Paris et, enfin, partout…

Le choc culturel entre Paris et Marseille pourrait être considéré comme une version extrême de la relation que la plupart des Français entretiennent avec la capitale.

« La méfiance à l’égard de Paris n’est pas l’exception, c’est la règle, mais les gens y prêtent plus d’attention lorsqu’elle se produit à Marseille, car elle correspond à leur vision du monde », déclarait l’an dernier à The Local Nicolas Maisetti, chercheur en sciences politiques à l’université Gustave Eiffel Paris-Est.

Dans d’autres régions du pays, les Parisiens sont souvent dépeints comme des snobs froids et inamicaux. Ce ressentiment a été exacerbé pendant la pandémie de Covid, car de nombreux habitants de la capitale se sont précipités dans leurs résidences secondaires du sud-ouest de la France.

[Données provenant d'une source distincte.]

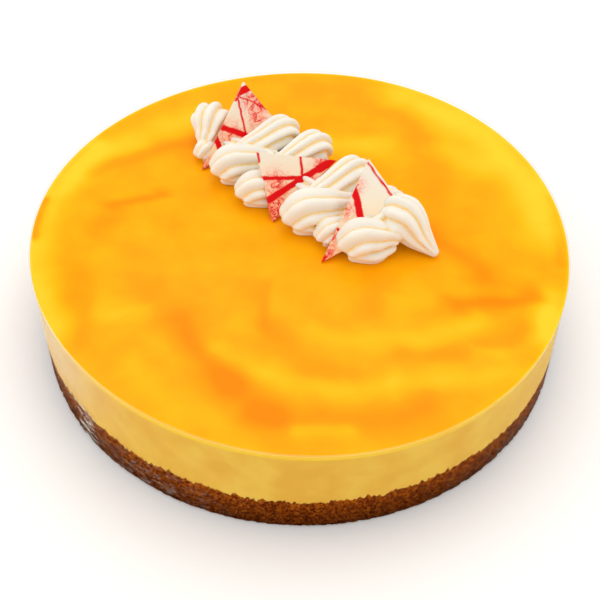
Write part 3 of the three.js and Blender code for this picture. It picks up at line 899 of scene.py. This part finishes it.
# Where the film is wrinkled and catches the light: degrees round the cake, width in degrees, lowest and
# highest share of its height, and how much of the light it throws back there. Each fades over a share of the
# height past its ends.
WRINKLES = [
    (-138.5, 3, 0.14, 0.34, 0.9),
    (-146, 6, 0.42, 0.6, 0.3),
    (-122, 14, 0.1, 0.26, 0.14),
    (-40, 12, 0.0, 0.2, 0.08),
    (-20, 6, 0.0, 0.4, 0.08),
]
WRINKLE_FADE = 0.08
# Where pale haze is painted on the upper film, for its milkiness and the light it reflects there: degrees
# round the cake, width in degrees, how strong the haze is, and the shares of its height where it starts and is
# full.
PAINTED_HAZE_SIDE = (-152, 16, 0.2)
PAINTED_HAZE_START = 0.32
PAINTED_HAZE_FULL = 0.72
# The ripples of the lower film: how far they stand off at most, how close they are round the cake, and their
# height.
RIPPLE_DEPTH = 0.5 * MM
RIPPLES_ROUND = 9
RIPPLE_HEIGHT = 12 * MM


class CAKE_OT_film(bpy.types.Operator):
    """Wrap the clear film collar"""

    bl_idname = "cake.film"
    bl_label = "Film Collar"

    def execute(self, context):
        sizes = settings().layers
        piece = drum("film_collar", sizes.radius, sizes.film_foot, sizes.film_top, RIM_SIDES, "NOTHING")
        cut_rows(piece, sizes.film_foot, sizes.film_top, FILM_ROWS)

        def ripple(point):
            angle = math.atan2(point.y, point.x)
            low = 1 - min(1, point.z / sizes.base_top)
            spot = (math.cos(angle) * RIPPLES_ROUND, math.sin(angle) * RIPPLES_ROUND, point.z / RIPPLE_HEIGHT)
            factor = 1 + RIPPLE_DEPTH * low * max(0, noise.noise(Vector(spot))) / sizes.radius
            return Vector((point.x * factor, point.y * factor, point.z))

        def near(point, middle, wide):
            degrees = math.degrees(math.atan2(point.y, point.x))
            return ((degrees - middle) / wide) ** 2

        def wrinkled(point):
            rise = point.z / sizes.film_top
            total = 0
            for middle, wide, low, high, strength in WRINKLES:
                past = max(0, low - rise, rise - high) / WRINKLE_FADE
                total += strength * math.exp(-near(point, middle, wide) - past ** 2)
            return total

        # Painted grey and a painted highlight line, on the free lip above the glaze.
        def lip(point):
            return max(0, (point.z - sizes.glaze_top) / (sizes.film_top - sizes.glaze_top))

        # Painted haze: pale haze for the film's milkiness and the light it reflects, on one side of the upper
        # film.
        def clouded(point):
            middle, wide, strength = PAINTED_HAZE_SIDE
            upper = (point.z / sizes.film_top - PAINTED_HAZE_START) / (PAINTED_HAZE_FULL - PAINTED_HAZE_START)
            return strength * max(0, min(1, upper)) * math.exp(-near(point, middle, wide))

        move_points(piece, ripple)
        finish_with(piece, "SOLIDIFY", thickness=sizes.film_thickness, offset=-1)
        paint(piece, "wrinkled", wrinkled)
        paint(piece, "lip", lip)
        paint(piece, "clouded", clouded)
        move_points(piece, out_of_round)
        smooth(piece, 50)
        wear(piece, clear_acetate_film())
        settle(piece, "acetate_collar")
        return {"FINISHED"}


# A small share of a strand's length, over which its direction is measured.
STEP_AHEAD = 0.01
# Closer to a strand's axis than this, on a ball of radius 1, is its pole.
POLE = 1e-4
# Sides of a strand and rings along it.
STRAND_FACES = (96, 120)
CORE_FACES = (64, 96)
TAIL_FACES = (96, 64)
# How often the depth of the creases is spread to the neighbours, and how strongly the painted shade in the
# creases shows then.
CREASE_SPREADS = 5
CREASE_GAIN = 14


def ridged_strand(name, spine, radius_at, ridges, faces):
    """A ball drawn out along a spine into a rope of cream with ridges, rounded at both ends."""
    sizes = settings().cream
    bpy.ops.object.select_all(action="DESELECT")
    bpy.ops.mesh.primitive_uv_sphere_add(segments=faces[0], ring_count=faces[1], radius=1, location=(0, 0, 0))
    piece = new_piece(name)
    side = (spine(STEP_AHEAD) - spine(0)).cross(Vector((0, 0, 1))).normalized()

    def draw_out(point):
        part = math.acos(max(-1, min(1, point.z))) / math.pi
        centre = spine(part)
        ahead = (spine(min(1, part + STEP_AHEAD)) - spine(max(0, part - STEP_AHEAD))).normalized()
        across = (side - ahead * side.dot(ahead)).normalized()
        upward = ahead.cross(across)
        round_it = math.atan2(point.y, point.x)
        tooth = ridges * (round_it + sizes.ridge_twist * part) / math.tau % 1
        crest = math.sin(math.pi * tooth ** RIDGE_LEAN)
        at_pole = math.hypot(point.x, point.y) < POLE
        reach = 0 if at_pole else radius_at(part) * (1 - sizes.ridge_depth * (1 - crest))
        return centre + across * (reach * math.cos(round_it)) - upward * (reach * math.sin(round_it))

    move_points(piece, draw_out)
    return piece


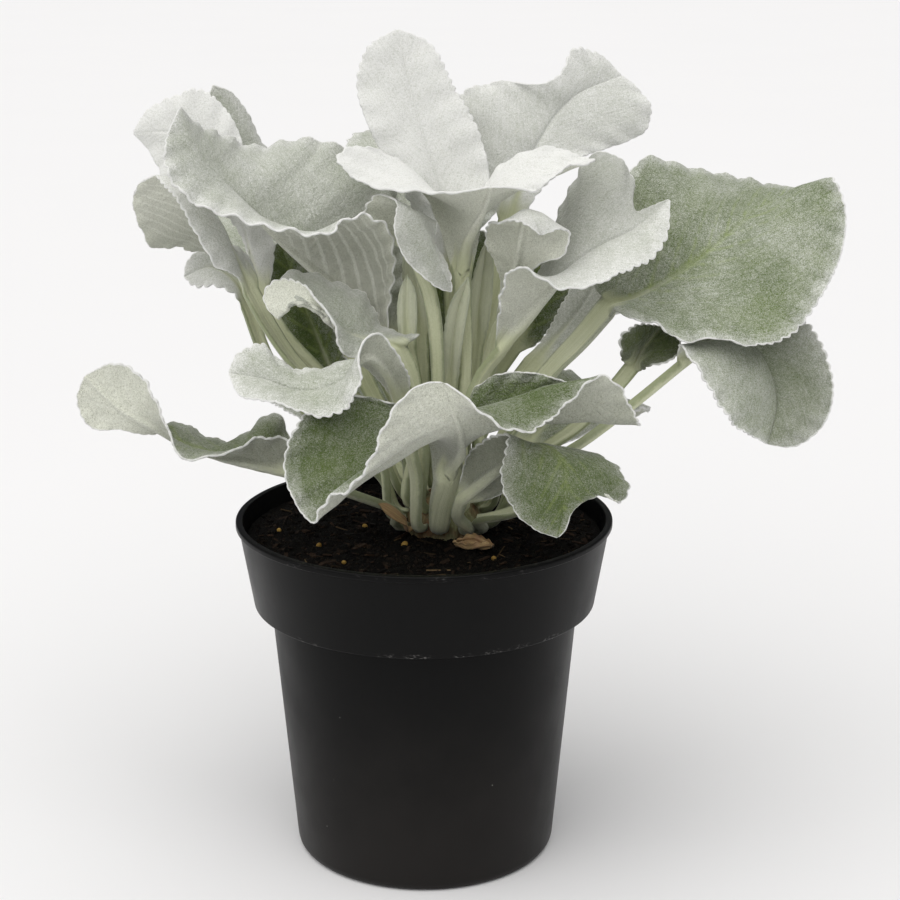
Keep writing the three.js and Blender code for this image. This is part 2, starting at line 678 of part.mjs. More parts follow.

Et si le reste de la France déteste Paris, il semble souvent que ce sentiment soit réciproque.

Lors de la finale de la Coupe de la Ligue 2008 entre le PSG et Lens, les supporters parisiens ont déployé une banderole sur laquelle on pouvait lire : « Pédophiles, chômeurs, consanguins : bienvenue chez les Ch’tis », en référence au film à succès Bienvenue chez les Ch’tis qui venait de sortir.